| Problem to work on |
Every line of the material below must be repeated exactly.

-*-*-

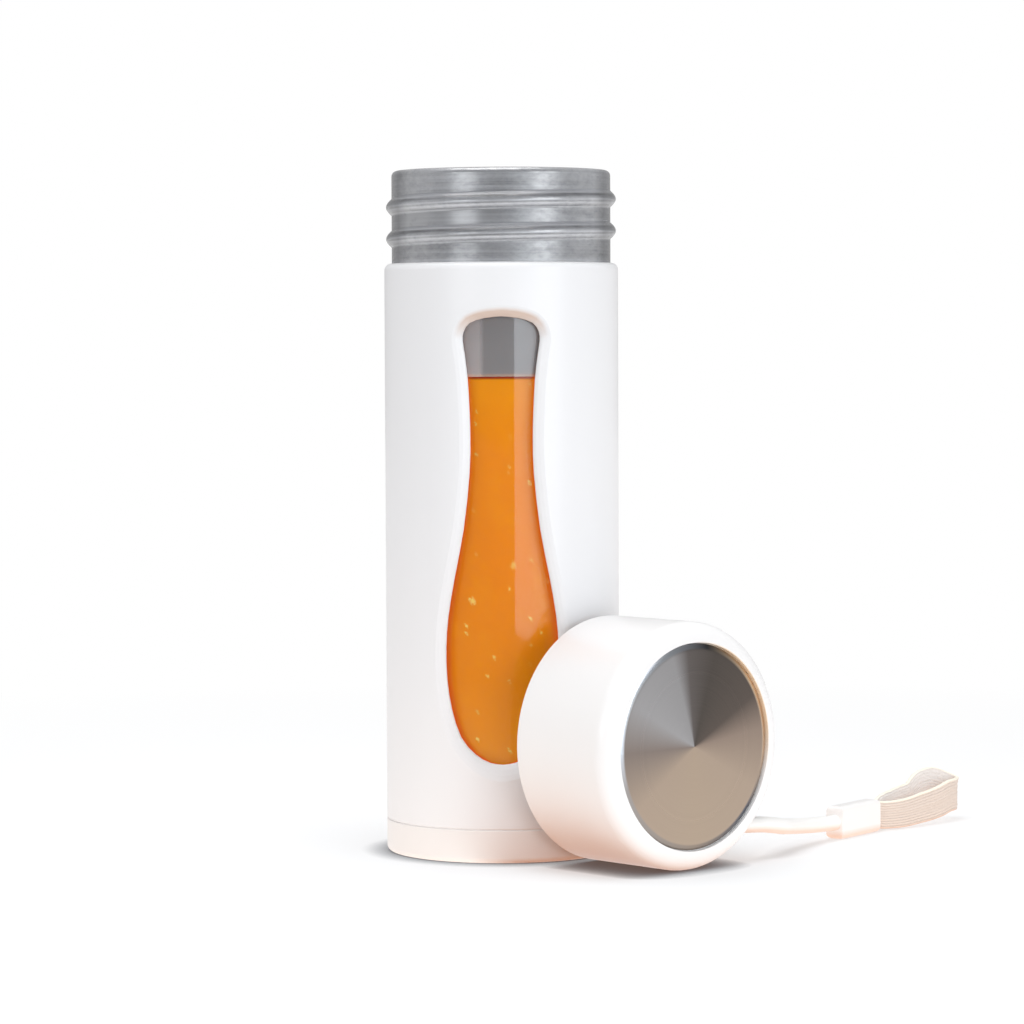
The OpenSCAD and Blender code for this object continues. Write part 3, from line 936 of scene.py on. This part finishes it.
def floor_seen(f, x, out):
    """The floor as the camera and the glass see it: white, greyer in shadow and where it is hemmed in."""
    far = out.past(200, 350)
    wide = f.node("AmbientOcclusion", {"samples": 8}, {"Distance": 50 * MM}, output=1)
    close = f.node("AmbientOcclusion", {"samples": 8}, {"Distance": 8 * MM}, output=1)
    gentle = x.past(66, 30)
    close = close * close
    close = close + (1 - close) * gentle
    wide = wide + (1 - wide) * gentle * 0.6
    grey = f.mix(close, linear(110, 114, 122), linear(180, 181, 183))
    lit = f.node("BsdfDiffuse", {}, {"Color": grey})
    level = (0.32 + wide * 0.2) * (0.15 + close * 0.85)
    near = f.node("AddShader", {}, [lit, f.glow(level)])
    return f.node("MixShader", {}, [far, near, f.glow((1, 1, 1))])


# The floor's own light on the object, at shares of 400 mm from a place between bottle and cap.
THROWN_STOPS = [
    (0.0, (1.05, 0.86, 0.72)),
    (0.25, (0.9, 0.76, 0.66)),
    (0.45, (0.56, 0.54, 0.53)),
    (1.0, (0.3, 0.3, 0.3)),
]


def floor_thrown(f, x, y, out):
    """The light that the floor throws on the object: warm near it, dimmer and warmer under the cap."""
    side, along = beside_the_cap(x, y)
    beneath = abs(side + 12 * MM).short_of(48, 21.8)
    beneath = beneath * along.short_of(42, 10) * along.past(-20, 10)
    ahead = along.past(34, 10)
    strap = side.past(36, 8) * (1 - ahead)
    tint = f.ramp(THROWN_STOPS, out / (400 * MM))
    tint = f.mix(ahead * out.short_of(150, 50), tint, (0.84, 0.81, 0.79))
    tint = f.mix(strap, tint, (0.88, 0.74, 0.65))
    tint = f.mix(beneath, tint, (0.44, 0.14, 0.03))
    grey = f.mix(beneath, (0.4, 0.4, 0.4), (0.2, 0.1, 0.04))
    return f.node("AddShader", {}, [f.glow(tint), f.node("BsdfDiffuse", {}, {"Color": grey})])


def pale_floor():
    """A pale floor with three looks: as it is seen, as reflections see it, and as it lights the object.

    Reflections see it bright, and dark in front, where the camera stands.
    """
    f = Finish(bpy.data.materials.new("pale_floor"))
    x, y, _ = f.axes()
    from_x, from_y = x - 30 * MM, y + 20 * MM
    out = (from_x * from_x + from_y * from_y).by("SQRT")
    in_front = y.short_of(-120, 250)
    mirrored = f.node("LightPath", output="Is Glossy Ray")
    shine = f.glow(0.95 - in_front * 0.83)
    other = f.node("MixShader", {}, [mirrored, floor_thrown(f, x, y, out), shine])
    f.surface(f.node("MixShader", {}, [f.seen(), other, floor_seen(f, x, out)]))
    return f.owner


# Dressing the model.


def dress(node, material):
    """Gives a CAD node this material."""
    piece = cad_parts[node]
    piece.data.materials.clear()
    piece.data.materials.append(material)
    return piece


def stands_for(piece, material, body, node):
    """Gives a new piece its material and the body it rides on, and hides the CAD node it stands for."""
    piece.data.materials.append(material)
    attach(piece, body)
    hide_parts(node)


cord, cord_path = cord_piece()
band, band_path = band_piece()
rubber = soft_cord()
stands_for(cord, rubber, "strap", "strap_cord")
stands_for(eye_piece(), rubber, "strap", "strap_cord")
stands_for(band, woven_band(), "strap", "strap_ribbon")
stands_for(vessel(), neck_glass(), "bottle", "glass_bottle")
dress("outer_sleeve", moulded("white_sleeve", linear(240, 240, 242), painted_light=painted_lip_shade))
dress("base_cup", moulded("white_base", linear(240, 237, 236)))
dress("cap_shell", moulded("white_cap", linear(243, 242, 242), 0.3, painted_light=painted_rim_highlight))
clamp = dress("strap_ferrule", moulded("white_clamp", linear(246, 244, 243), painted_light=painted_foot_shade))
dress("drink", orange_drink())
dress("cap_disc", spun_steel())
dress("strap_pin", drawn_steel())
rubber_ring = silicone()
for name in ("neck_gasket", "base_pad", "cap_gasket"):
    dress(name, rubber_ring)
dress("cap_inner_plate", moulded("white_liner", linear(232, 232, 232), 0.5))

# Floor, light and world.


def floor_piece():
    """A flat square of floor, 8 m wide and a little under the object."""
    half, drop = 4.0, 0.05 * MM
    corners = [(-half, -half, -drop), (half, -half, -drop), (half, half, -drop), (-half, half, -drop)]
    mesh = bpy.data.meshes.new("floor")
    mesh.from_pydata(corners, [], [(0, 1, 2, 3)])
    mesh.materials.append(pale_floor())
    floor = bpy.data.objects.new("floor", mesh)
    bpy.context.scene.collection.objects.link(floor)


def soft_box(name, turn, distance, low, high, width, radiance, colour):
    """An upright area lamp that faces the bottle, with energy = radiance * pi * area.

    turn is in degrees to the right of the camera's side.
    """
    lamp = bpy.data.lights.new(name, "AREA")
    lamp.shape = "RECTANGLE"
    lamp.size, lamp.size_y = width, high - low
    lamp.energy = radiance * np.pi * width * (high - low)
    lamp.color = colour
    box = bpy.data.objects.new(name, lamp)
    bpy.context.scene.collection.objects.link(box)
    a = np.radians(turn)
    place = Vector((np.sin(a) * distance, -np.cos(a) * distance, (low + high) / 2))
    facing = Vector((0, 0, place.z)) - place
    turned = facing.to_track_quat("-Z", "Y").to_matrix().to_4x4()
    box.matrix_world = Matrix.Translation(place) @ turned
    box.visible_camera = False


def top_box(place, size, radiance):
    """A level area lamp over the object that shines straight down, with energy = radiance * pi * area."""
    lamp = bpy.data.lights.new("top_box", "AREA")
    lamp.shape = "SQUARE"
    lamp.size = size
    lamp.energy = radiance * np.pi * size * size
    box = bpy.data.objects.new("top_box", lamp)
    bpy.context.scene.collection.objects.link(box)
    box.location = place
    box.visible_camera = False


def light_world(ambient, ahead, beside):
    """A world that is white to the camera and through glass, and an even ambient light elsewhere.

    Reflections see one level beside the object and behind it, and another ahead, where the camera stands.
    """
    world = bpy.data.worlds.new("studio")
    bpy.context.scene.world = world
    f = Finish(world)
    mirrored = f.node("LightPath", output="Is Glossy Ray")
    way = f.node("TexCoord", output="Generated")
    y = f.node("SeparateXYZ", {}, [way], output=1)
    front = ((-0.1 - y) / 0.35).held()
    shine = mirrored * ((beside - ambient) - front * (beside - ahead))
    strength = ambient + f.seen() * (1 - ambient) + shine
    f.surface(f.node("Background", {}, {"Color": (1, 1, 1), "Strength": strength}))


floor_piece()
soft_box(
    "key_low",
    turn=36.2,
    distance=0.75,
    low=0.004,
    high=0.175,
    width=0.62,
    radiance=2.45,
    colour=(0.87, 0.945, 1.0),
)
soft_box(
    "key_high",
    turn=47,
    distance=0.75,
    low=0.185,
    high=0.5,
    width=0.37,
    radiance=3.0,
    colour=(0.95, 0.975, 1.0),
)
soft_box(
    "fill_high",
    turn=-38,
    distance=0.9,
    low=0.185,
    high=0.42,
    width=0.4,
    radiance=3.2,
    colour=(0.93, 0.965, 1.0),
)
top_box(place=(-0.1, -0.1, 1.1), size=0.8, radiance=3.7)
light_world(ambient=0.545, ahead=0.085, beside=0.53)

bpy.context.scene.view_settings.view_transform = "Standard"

-*-*-

| In response |
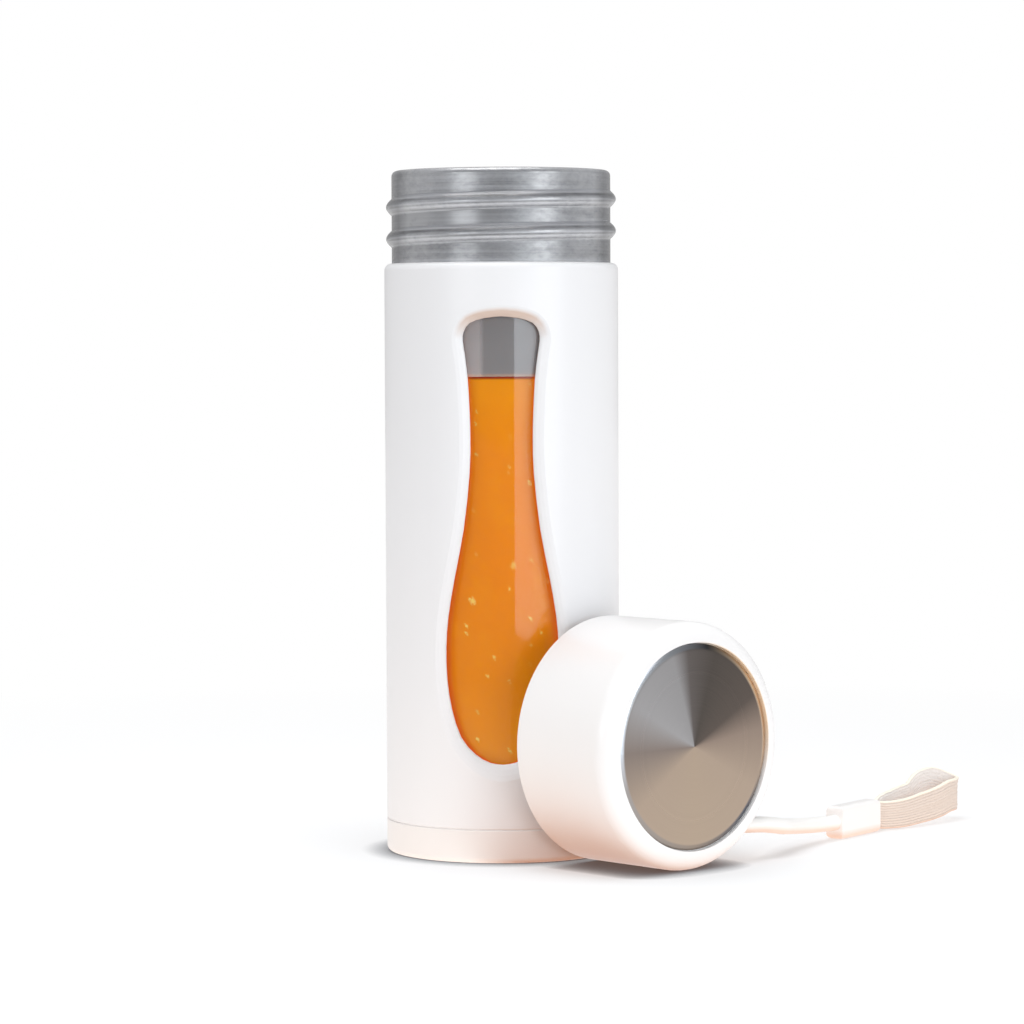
The OpenSCAD and Blender code for this object continues. Write part 3, from line 936 of scene.py on. This part finishes it.
def floor_seen(f, x, out):
    """The floor as the camera and the glass see it: white, greyer in shadow and where it is hemmed in."""
    far = out.past(200, 350)
    wide = f.node("AmbientOcclusion", {"samples": 8}, {"Distance": 50 * MM}, output=1)
    close = f.node("AmbientOcclusion", {"samples": 8}, {"Distance": 8 * MM}, output=1)
    gentle = x.past(66, 30)
    close = close * close
    close = close + (1 - close) * gentle
    wide = wide + (1 - wide) * gentle * 0.6
    grey = f.mix(close, linear(110, 114, 122), linear(180, 181, 183))
    lit = f.node("BsdfDiffuse", {}, {"Color": grey})
    level = (0.32 + wide * 0.2) * (0.15 + close * 0.85)
    near = f.node("AddShader", {}, [lit, f.glow(level)])
    return f.node("MixShader", {}, [far, near, f.glow((1, 1, 1))])


# The floor's own light on the object, at shares of 400 mm from a place between bottle and cap.
THROWN_STOPS = [
    (0.0, (1.05, 0.86, 0.72)),
    (0.25, (0.9, 0.76, 0.66)),
    (0.45, (0.56, 0.54, 0.53)),
    (1.0, (0.3, 0.3, 0.3)),
]


def floor_thrown(f, x, y, out):
    """The light that the floor throws on the object: warm near it, dimmer and warmer under the cap."""
    side, along = beside_the_cap(x, y)
    beneath = abs(side + 12 * MM).short_of(48, 21.8)
    beneath = beneath * along.short_of(42, 10) * along.past(-20, 10)
    ahead = along.past(34, 10)
    strap = side.past(36, 8) * (1 - ahead)
    tint = f.ramp(THROWN_STOPS, out / (400 * MM))
    tint = f.mix(ahead * out.short_of(150, 50), tint, (0.84, 0.81, 0.79))
    tint = f.mix(strap, tint, (0.88, 0.74, 0.65))
    tint = f.mix(beneath, tint, (0.44, 0.14, 0.03))
    grey = f.mix(beneath, (0.4, 0.4, 0.4), (0.2, 0.1, 0.04))
    return f.node("AddShader", {}, [f.glow(tint), f.node("BsdfDiffuse", {}, {"Color": grey})])


def pale_floor():
    """A pale floor with three looks: as it is seen, as reflections see it, and as it lights the object.

    Reflections see it bright, and dark in front, where the camera stands.
    """
    f = Finish(bpy.data.materials.new("pale_floor"))
    x, y, _ = f.axes()
    from_x, from_y = x - 30 * MM, y + 20 * MM
    out = (from_x * from_x + from_y * from_y).by("SQRT")
    in_front = y.short_of(-120, 250)
    mirrored = f.node("LightPath", output="Is Glossy Ray")
    shine = f.glow(0.95 - in_front * 0.83)
    other = f.node("MixShader", {}, [mirrored, floor_thrown(f, x, y, out), shine])
    f.surface(f.node("MixShader", {}, [f.seen(), other, floor_seen(f, x, out)]))
    return f.owner


# Dressing the model.


def dress(node, material):
    """Gives a CAD node this material."""
    piece = cad_parts[node]
    piece.data.materials.clear()
    piece.data.materials.append(material)
    return piece


def stands_for(piece, material, body, node):
    """Gives a new piece its material and the body it rides on, and hides the CAD node it stands for."""
    piece.data.materials.append(material)
    attach(piece, body)
    hide_parts(node)


cord, cord_path = cord_piece()
band, band_path = band_piece()
rubber = soft_cord()
stands_for(cord, rubber, "strap", "strap_cord")
stands_for(eye_piece(), rubber, "strap", "strap_cord")
stands_for(band, woven_band(), "strap", "strap_ribbon")
stands_for(vessel(), neck_glass(), "bottle", "glass_bottle")
dress("outer_sleeve", moulded("white_sleeve", linear(240, 240, 242), painted_light=painted_lip_shade))
dress("base_cup", moulded("white_base", linear(240, 237, 236)))
dress("cap_shell", moulded("white_cap", linear(243, 242, 242), 0.3, painted_light=painted_rim_highlight))
clamp = dress("strap_ferrule", moulded("white_clamp", linear(246, 244, 243), painted_light=painted_foot_shade))
dress("drink", orange_drink())
dress("cap_disc", spun_steel())
dress("strap_pin", drawn_steel())
rubber_ring = silicone()
for name in ("neck_gasket", "base_pad", "cap_gasket"):
    dress(name, rubber_ring)
dress("cap_inner_plate", moulded("white_liner", linear(232, 232, 232), 0.5))

# Floor, light and world.


def floor_piece():
    """A flat square of floor, 8 m wide and a little under the object."""
    half, drop = 4.0, 0.05 * MM
    corners = [(-half, -half, -drop), (half, -half, -drop), (half, half, -drop), (-half, half, -drop)]
    mesh = bpy.data.meshes.new("floor")
    mesh.from_pydata(corners, [], [(0, 1, 2, 3)])
    mesh.materials.append(pale_floor())
    floor = bpy.data.objects.new("floor", mesh)
    bpy.context.scene.collection.objects.link(floor)


def soft_box(name, turn, distance, low, high, width, radiance, colour):
    """An upright area lamp that faces the bottle, with energy = radiance * pi * area.

    turn is in degrees to the right of the camera's side.
    """
    lamp = bpy.data.lights.new(name, "AREA")
    lamp.shape = "RECTANGLE"
    lamp.size, lamp.size_y = width, high - low
    lamp.energy = radiance * np.pi * width * (high - low)
    lamp.color = colour
    box = bpy.data.objects.new(name, lamp)
    bpy.context.scene.collection.objects.link(box)
    a = np.radians(turn)
    place = Vector((np.sin(a) * distance, -np.cos(a) * distance, (low + high) / 2))
    facing = Vector((0, 0, place.z)) - place
    turned = facing.to_track_quat("-Z", "Y").to_matrix().to_4x4()
    box.matrix_world = Matrix.Translation(place) @ turned
    box.visible_camera = False


def top_box(place, size, radiance):
    """A level area lamp over the object that shines straight down, with energy = radiance * pi * area."""
    lamp = bpy.data.lights.new("top_box", "AREA")
    lamp.shape = "SQUARE"
    lamp.size = size
    lamp.energy = radiance * np.pi * size * size
    box = bpy.data.objects.new("top_box", lamp)
    bpy.context.scene.collection.objects.link(box)
    box.location = place
    box.visible_camera = False


def light_world(ambient, ahead, beside):
    """A world that is white to the camera and through glass, and an even ambient light elsewhere.

    Reflections see one level beside the object and behind it, and another ahead, where the camera stands.
    """
    world = bpy.data.worlds.new("studio")
    bpy.context.scene.world = world
    f = Finish(world)
    mirrored = f.node("LightPath", output="Is Glossy Ray")
    way = f.node("TexCoord", output="Generated")
    y = f.node("SeparateXYZ", {}, [way], output=1)
    front = ((-0.1 - y) / 0.35).held()
    shine = mirrored * ((beside - ambient) - front * (beside - ahead))
    strength = ambient + f.seen() * (1 - ambient) + shine
    f.surface(f.node("Background", {}, {"Color": (1, 1, 1), "Strength": strength}))


floor_piece()
soft_box(
    "key_low",
    turn=36.2,
    distance=0.75,
    low=0.004,
    high=0.175,
    width=0.62,
    radiance=2.45,
    colour=(0.87, 0.945, 1.0),
)
soft_box(
    "key_high",
    turn=47,
    distance=0.75,
    low=0.185,
    high=0.5,
    width=0.37,
    radiance=3.0,
    colour=(0.95, 0.975, 1.0),
)
soft_box(
    "fill_high",
    turn=-38,
    distance=0.9,
    low=0.185,
    high=0.42,
    width=0.4,
    radiance=3.2,
    colour=(0.93, 0.965, 1.0),
)
top_box(place=(-0.1, -0.1, 1.1), size=0.8, radiance=3.7)
light_world(ambient=0.545, ahead=0.085, beside=0.53)

bpy.context.scene.view_settings.view_transform = "Standard"